Significant investments will be necessary in new renewable electricity, transmission and distribution grids, storage and charging infrastructures. Public charging points, and a regulatory framework for easing installation of private ones are needed quickly. For private vehicles, for both passenger and goods, incentives for electric vehicles must be proportionate and socially equitable, with a global eye on energy poverty issues. For commercial vehicles, for both passenger and goods, incentives to electrification should be prioritized to urban activities and vehicles with high-intensity of use, and take into account that electric vehicles are especially competitive for large vehicles fleet. Incentives for road vehicles, even if low-emission, carry the risk of increasing the demand for cars. Thus, they must be designed as part of a well-defined package of integrated measures with the clear objective to achieve a reduction of the current motorization rate, a shift from private road vehicles to railway first (given the high energy efficiency and emission savings of rail transport) and from car to all public transport, cycling, walking and various new forms of micro and shared mobility.

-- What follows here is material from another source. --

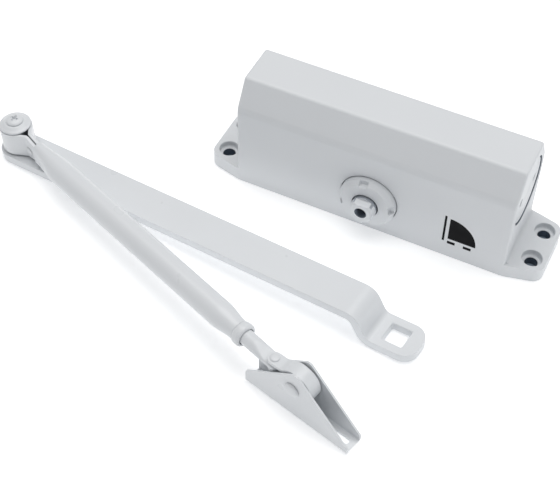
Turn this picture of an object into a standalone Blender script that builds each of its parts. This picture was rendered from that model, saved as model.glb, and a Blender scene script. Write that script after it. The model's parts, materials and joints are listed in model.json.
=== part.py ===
# Surface-mounted hydraulic door closer with its loose scissor arm.
#
# The cast body is a rack-and-pinion closer: a spindle with a pinion crosses the body, a piston with a
# rack lies above it, a spring pushes the piston back and two needle valves meter the oil.
# The arm lies beside the body: a flat main arm with a square hole, a tubular forearm with an
# adjustable rod, a folded link and a channel-shaped shoe.
#
# Frame: origin at the middle of the body's mounting face, +X along the body, -Y out of the front
# spindle face, +Z away from the door. Lengths are in metres.

from math import acos, atan2, cos, pi, radians, sin, sqrt, tan

import bmesh
import bpy
from mathutils import Matrix, Vector

MM = 0.001
GAP = 0.3 * MM            # air between neighbours that would touch
HAIR = 0.15 * MM          # air under rivet heads and washers

# ---------------------------------------------------------------- body sizes
BODY_LENGTH = 141.8 * MM
BODY_HALF_WIDTH = 20.0 * MM
BODY_SHOULDER_HEIGHT = 48.5 * MM
BODY_HEIGHT = 62.7 * MM
BODY_TOP_HALF_WIDTH = 11.2 * MM
BODY_TOP_RADIUS = 2.2 * MM
BODY_SHOULDER_RADIUS = 9.0 * MM
BODY_END_RADIUS = 1.3 * MM

FLANGE_LENGTH = 176.4 * MM
FLANGE_THICKNESS = 8.0 * MM
FLANGE_END_HALF_WIDTH = 15.7 * MM
FLANGE_CORNER_RADIUS = 5.5 * MM
SCREW_PITCH_X = 162.0 * MM
SCREW_PITCH_Y = 19.0 * MM
SCREW_HOLE_RADIUS = 3.2 * MM
SCREW_HEAD_RADIUS = 4.9 * MM
SCREW_HEAD_DEPTH = 3.2 * MM

SPINDLE_HEIGHT = 19.7 * MM
PISTON_HEIGHT = 41.0 * MM
BORE_RADIUS = 16.5 * MM
CROSS_BORE_RADIUS = 10.9 * MM

PLUG_RADIUS = 17.0 * MM
PLUG_LENGTH = 9.6 * MM
PLUG_RECESS = 0.8 * MM

COLLAR_RADIUS = 14.4 * MM
COLLAR_DEPTH = 3.7 * MM           # thread length inside the body
COLLAR_STANDOUT = 4.7 * MM
COLLAR_BORE_RADIUS = 6.75 * MM
COLLAR_CHAMFER = 1.6 * MM
NOTCH_WIDTH = 4.6 * MM
NOTCH_DEPTH = 2.6 * MM
NOTCH_ANGLE = radians(8)

# ---------------------------------------------------------------- gear sizes
GEAR_MODULE = 1.5 * MM
PINION_TEETH = 12
PRESSURE_ANGLE = radians(25)
BACKLASH = 0.5 * MM
PINION_WIDTH = 16.8 * MM

SHAFT_RADIUS = 6.35 * MM
SPINDLE_STANDOUT = 10.0 * MM      # square end proud of the body's face
SPINDLE_SQUARE = 10.0 * MM
SQUARE_START = 1.5 * MM           # round root left outside the collar
SPINDLE_TAP_RADIUS = 2.5 * MM
SPINDLE_TAP_DEPTH = 9.0 * MM
BEARING_WIDTH = 6.6 * MM

PISTON_RADIUS = 16.2 * MM
PISTON_HEAD = 12.0 * MM
OIL_CHAMBER = 8.6 * MM
CHECK_BORE = 3.4 * MM             # radius of the ball valve's bore in the piston head
CHECK_DEPTH = 8.6 * MM
SPRING_WIRE_RADIUS = 1.9 * MM
SPRING_MEAN_RADIUS = 11.4 * MM
SPRING_COILS = 4

VALVE_RADIUS = 2.9 * MM
VALVE_LENGTH = 19.0 * MM
VALVE_HEIGHT = 14.6 * MM
VALVE_SPREAD = 17.0 * MM
OILWAY_RADIUS = 1.2 * MM

# ---------------------------------------------------------------- main arm
ELBOW_PLACE = (-178.6 * MM, -52.9 * MM)
MAIN_ARM_ANGLE = radians(-6.62)
MAIN_ARM_TILT = radians(3.4)
MAIN_ARM_LENGTH = 220.5 * MM      # elbow pivot to square hole
MAIN_ARM_WIDTH = 19.4 * MM
MAIN_ARM_THICKNESS = 4.8 * MM
MAIN_ARM_END = 12.4 * MM          # square hole's middle to the tip
SQUARE_HOLE = 10.3 * MM
JOGGLE_START = 18.4 * MM          # back from the square hole's middle
JOGGLE_END = 12.1 * MM
JOGGLE_RADIUS = 6.0 * MM

# ---------------------------------------------------------------- elbow and forearm
SCREW_SHANK_RADIUS = 3.0 * MM
SCREW_TOP_RADIUS = 4.4 * MM
SCREW_TOP_HEIGHT = 1.7 * MM
CAP_RADIUS = 8.0 * MM
CAP_RIM = 1.2 * MM
CAP_RISE = 1.3 * MM
SHEET = 1.8 * MM
STRAP_RADIUS = 8.3 * MM
STRAP_HEIGHT = 13.0 * MM
STRAP_TAIL_HEIGHT = 9.0 * MM   # where the tube begins
STRAP_TAIL_END = 27.0 * MM
STRAP_TAIL_START = 10.4 * MM
RIVET_RADIUS = 1.5 * MM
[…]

In conclusion, the report shows – consistently with the findings of the latest IPCC Report – that it is now feasible to reduce emissions from the transport sector in compliance with the climate goals, with positive effects for the environment, public health and the economy. The process will be fully successful only if accompanied by a conversion of the industrial sectors connected to the transport system, currently largely focused on the internal combustion engine and fossil fuels. This entails active labour policies, opening new value chains, promoting circular material practices and introducing social measures to ensure an equitable transition.